### STATED TASK
Here are some entries; quote each one exactly.

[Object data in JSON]
********************

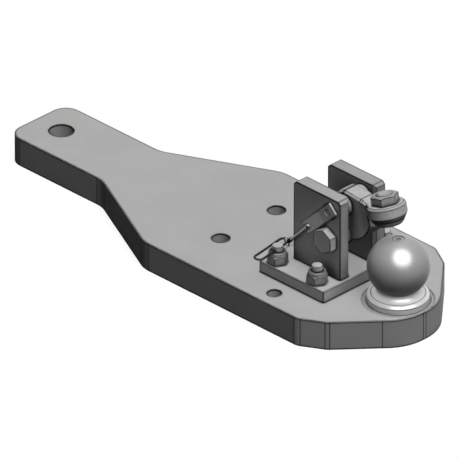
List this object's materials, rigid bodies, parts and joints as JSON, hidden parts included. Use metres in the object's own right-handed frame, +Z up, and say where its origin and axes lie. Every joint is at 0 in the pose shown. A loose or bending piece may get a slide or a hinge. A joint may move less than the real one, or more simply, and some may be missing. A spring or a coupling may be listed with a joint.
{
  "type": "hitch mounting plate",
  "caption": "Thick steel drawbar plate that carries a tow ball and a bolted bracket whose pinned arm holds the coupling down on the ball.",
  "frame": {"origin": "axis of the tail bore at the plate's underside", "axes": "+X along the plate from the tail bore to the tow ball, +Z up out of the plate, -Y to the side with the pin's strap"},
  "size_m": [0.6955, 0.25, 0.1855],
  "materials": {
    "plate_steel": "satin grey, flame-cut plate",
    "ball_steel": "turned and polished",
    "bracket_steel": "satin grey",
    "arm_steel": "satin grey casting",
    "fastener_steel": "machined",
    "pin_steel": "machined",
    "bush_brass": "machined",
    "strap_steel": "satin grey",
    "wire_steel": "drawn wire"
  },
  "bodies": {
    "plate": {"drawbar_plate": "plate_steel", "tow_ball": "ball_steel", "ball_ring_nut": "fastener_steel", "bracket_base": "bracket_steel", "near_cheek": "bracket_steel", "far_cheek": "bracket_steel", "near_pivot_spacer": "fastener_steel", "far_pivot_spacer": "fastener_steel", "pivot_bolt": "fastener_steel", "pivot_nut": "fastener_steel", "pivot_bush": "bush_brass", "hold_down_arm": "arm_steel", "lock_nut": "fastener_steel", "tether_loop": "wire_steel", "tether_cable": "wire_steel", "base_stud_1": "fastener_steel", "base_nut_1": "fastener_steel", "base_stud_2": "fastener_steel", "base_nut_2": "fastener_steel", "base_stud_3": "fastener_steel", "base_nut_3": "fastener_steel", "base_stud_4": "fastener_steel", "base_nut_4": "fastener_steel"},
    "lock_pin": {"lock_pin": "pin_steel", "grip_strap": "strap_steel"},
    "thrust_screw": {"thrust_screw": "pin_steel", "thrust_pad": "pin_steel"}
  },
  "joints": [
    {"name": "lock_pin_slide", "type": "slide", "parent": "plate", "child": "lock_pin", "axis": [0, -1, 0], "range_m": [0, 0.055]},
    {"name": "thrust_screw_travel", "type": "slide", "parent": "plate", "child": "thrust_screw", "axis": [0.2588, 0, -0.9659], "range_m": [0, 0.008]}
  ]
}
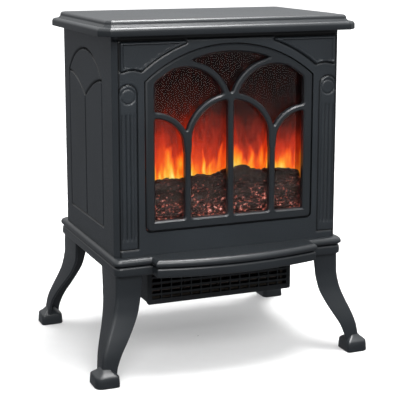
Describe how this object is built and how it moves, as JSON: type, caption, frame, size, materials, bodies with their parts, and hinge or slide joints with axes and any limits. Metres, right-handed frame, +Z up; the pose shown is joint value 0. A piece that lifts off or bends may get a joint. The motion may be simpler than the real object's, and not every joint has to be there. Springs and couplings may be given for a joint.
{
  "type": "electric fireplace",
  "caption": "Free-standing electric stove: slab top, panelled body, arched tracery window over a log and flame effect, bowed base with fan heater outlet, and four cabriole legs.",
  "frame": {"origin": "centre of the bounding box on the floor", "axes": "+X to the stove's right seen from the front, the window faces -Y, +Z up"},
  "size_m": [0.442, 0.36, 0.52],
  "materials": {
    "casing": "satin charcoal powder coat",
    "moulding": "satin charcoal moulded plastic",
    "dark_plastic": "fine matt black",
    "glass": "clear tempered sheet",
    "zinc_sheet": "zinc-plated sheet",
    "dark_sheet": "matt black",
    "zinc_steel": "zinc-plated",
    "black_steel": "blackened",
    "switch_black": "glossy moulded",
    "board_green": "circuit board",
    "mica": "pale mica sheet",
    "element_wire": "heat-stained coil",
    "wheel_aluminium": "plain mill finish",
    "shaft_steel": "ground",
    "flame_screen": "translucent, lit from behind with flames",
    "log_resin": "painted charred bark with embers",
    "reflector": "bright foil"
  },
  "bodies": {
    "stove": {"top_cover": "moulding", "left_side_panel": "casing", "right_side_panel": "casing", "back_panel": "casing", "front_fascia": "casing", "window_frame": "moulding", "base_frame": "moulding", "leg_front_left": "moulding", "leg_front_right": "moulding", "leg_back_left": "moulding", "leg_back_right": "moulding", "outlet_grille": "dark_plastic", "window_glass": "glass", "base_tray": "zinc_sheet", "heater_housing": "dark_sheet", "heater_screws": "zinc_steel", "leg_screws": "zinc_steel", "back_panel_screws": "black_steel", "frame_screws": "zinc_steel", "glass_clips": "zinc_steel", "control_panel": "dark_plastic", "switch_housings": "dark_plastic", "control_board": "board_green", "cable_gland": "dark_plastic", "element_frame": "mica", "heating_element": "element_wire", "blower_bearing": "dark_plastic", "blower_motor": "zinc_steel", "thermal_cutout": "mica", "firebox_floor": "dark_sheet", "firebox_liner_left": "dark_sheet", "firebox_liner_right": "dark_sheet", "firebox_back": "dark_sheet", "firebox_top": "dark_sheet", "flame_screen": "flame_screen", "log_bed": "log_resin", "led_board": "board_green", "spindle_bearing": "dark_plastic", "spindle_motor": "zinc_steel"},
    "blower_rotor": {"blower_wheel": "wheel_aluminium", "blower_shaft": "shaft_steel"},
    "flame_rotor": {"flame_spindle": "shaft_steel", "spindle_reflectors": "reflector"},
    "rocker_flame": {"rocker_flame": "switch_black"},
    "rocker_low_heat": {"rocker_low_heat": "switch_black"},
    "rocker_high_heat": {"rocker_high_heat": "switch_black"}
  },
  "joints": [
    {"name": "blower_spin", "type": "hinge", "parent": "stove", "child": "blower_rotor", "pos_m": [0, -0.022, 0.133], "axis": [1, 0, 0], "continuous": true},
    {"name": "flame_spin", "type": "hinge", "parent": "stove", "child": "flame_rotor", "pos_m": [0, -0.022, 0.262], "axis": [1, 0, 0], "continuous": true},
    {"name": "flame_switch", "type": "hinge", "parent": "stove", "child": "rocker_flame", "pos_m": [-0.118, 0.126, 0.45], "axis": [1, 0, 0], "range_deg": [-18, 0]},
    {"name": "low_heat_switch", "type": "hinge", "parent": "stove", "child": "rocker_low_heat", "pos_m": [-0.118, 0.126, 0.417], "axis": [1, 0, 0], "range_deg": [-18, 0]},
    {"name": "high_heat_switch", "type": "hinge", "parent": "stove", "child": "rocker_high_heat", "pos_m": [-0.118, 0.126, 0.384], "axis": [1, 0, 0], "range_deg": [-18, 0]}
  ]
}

********************

### WRITTEN SOLUTION
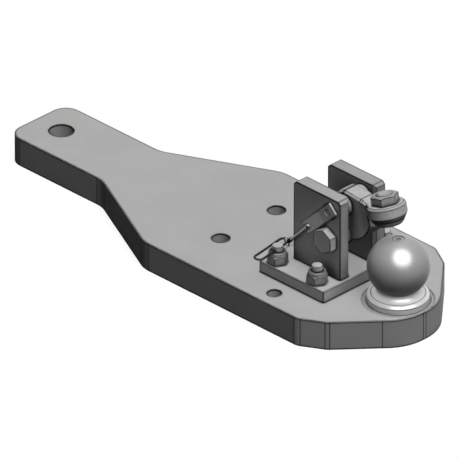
List this object's materials, rigid bodies, parts and joints as JSON, hidden parts included. Use metres in the object's own right-handed frame, +Z up, and say where its origin and axes lie. Every joint is at 0 in the pose shown. A loose or bending piece may get a slide or a hinge. A joint may move less than the real one, or more simply, and some may be missing. A spring or a coupling may be listed with a joint.
{
  "type": "hitch mounting plate",
  "caption": "Thick steel drawbar plate that carries a tow ball and a bolted bracket whose pinned arm holds the coupling down on the ball.",
  "frame": {"origin": "axis of the tail bore at the plate's underside", "axes": "+X along the plate from the tail bore to the tow ball, +Z up out of the plate, -Y to the side with the pin's strap"},
  "size_m": [0.6955, 0.25, 0.1855],
  "materials": {
    "plate_steel": "satin grey, flame-cut plate",
    "ball_steel": "turned and polished",
    "bracket_steel": "satin grey",
    "arm_steel": "satin grey casting",
    "fastener_steel": "machined",
    "pin_steel": "machined",
    "bush_brass": "machined",
    "strap_steel": "satin grey",
    "wire_steel": "drawn wire"
  },
  "bodies": {
    "plate": {"drawbar_plate": "plate_steel", "tow_ball": "ball_steel", "ball_ring_nut": "fastener_steel", "bracket_base": "bracket_steel", "near_cheek": "bracket_steel", "far_cheek": "bracket_steel", "near_pivot_spacer": "fastener_steel", "far_pivot_spacer": "fastener_steel", "pivot_bolt": "fastener_steel", "pivot_nut": "fastener_steel", "pivot_bush": "bush_brass", "hold_down_arm": "arm_steel", "lock_nut": "fastener_steel", "tether_loop": "wire_steel", "tether_cable": "wire_steel", "base_stud_1": "fastener_steel", "base_nut_1": "fastener_steel", "base_stud_2": "fastener_steel", "base_nut_2": "fastener_steel", "base_stud_3": "fastener_steel", "base_nut_3": "fastener_steel", "base_stud_4": "fastener_steel", "base_nut_4": "fastener_steel"},
    "lock_pin": {"lock_pin": "pin_steel", "grip_strap": "strap_steel"},
    "thrust_screw": {"thrust_screw": "pin_steel", "thrust_pad": "pin_steel"}
  },
  "joints": [
    {"name": "lock_pin_slide", "type": "slide", "parent": "plate", "child": "lock_pin", "axis": [0, -1, 0], "range_m": [0, 0.055]},
    {"name": "thrust_screw_travel", "type": "slide", "parent": "plate", "child": "thrust_screw", "axis": [0.2588, 0, -0.9659], "range_m": [0, 0.008]}
  ]
}
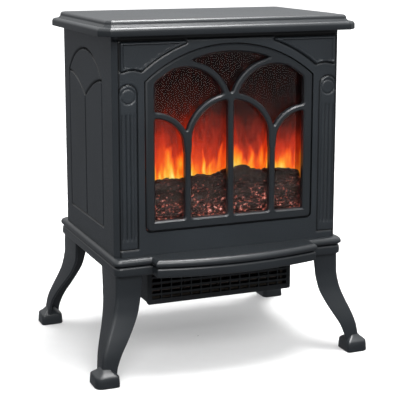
Describe how this object is built and how it moves, as JSON: type, caption, frame, size, materials, bodies with their parts, and hinge or slide joints with axes and any limits. Metres, right-handed frame, +Z up; the pose shown is joint value 0. A piece that lifts off or bends may get a joint. The motion may be simpler than the real object's, and not every joint has to be there. Springs and couplings may be given for a joint.
{
  "type": "electric fireplace",
  "caption": "Free-standing electric stove: slab top, panelled body, arched tracery window over a log and flame effect, bowed base with fan heater outlet, and four cabriole legs.",
  "frame": {"origin": "centre of the bounding box on the floor", "axes": "+X to the stove's right seen from the front, the window faces -Y, +Z up"},
  "size_m": [0.442, 0.36, 0.52],
  "materials": {
    "casing": "satin charcoal powder coat",
    "moulding": "satin charcoal moulded plastic",
    "dark_plastic": "fine matt black",
    "glass": "clear tempered sheet",
    "zinc_sheet": "zinc-plated sheet",
    "dark_sheet": "matt black",
    "zinc_steel": "zinc-plated",
    "black_steel": "blackened",
    "switch_black": "glossy moulded",
    "board_green": "circuit board",
    "mica": "pale mica sheet",
    "element_wire": "heat-stained coil",
    "wheel_aluminium": "plain mill finish",
    "shaft_steel": "ground",
    "flame_screen": "translucent, lit from behind with flames",
    "log_resin": "painted charred bark with embers",
    "reflector": "bright foil"
  },
  "bodies": {
    "stove": {"top_cover": "moulding", "left_side_panel": "casing", "right_side_panel": "casing", "back_panel": "casing", "front_fascia": "casing", "window_frame": "moulding", "base_frame": "moulding", "leg_front_left": "moulding", "leg_front_right": "moulding", "leg_back_left": "moulding", "leg_back_right": "moulding", "outlet_grille": "dark_plastic", "window_glass": "glass", "base_tray": "zinc_sheet", "heater_housing": "dark_sheet", "heater_screws": "zinc_steel", "leg_screws": "zinc_steel", "back_panel_screws": "black_steel", "frame_screws": "zinc_steel", "glass_clips": "zinc_steel", "control_panel": "dark_plastic", "switch_housings": "dark_plastic", "control_board": "board_green", "cable_gland": "dark_plastic", "element_frame": "mica", "heating_element": "element_wire", "blower_bearing": "dark_plastic", "blower_motor": "zinc_steel", "thermal_cutout": "mica", "firebox_floor": "dark_sheet", "firebox_liner_left": "dark_sheet", "firebox_liner_right": "dark_sheet", "firebox_back": "dark_sheet", "firebox_top": "dark_sheet", "flame_screen": "flame_screen", "log_bed": "log_resin", "led_board": "board_green", "spindle_bearing": "dark_plastic", "spindle_motor": "zinc_steel"},
    "blower_rotor": {"blower_wheel": "wheel_aluminium", "blower_shaft": "shaft_steel"},
    "flame_rotor": {"flame_spindle": "shaft_steel", "spindle_reflectors": "reflector"},
    "rocker_flame": {"rocker_flame": "switch_black"},
    "rocker_low_heat": {"rocker_low_heat": "switch_black"},
    "rocker_high_heat": {"rocker_high_heat": "switch_black"}
  },
  "joints": [
    {"name": "blower_spin", "type": "hinge", "parent": "stove", "child": "blower_rotor", "pos_m": [0, -0.022, 0.133], "axis": [1, 0, 0], "continuous": true},
    {"name": "flame_spin", "type": "hinge", "parent": "stove", "child": "flame_rotor", "pos_m": [0, -0.022, 0.262], "axis": [1, 0, 0], "continuous": true},
    {"name": "flame_switch", "type": "hinge", "parent": "stove", "child": "rocker_flame", "pos_m": [-0.118, 0.126, 0.45], "axis": [1, 0, 0], "range_deg": [-18, 0]},
    {"name": "low_heat_switch", "type": "hinge", "parent": "stove", "child": "rocker_low_heat", "pos_m": [-0.118, 0.126, 0.417], "axis": [1, 0, 0], "range_deg": [-18, 0]},
    {"name": "high_heat_switch", "type": "hinge", "parent": "stove", "child": "rocker_high_heat", "pos_m": [-0.118, 0.126, 0.384], "axis": [1, 0, 0], "range_deg": [-18, 0]}
  ]
}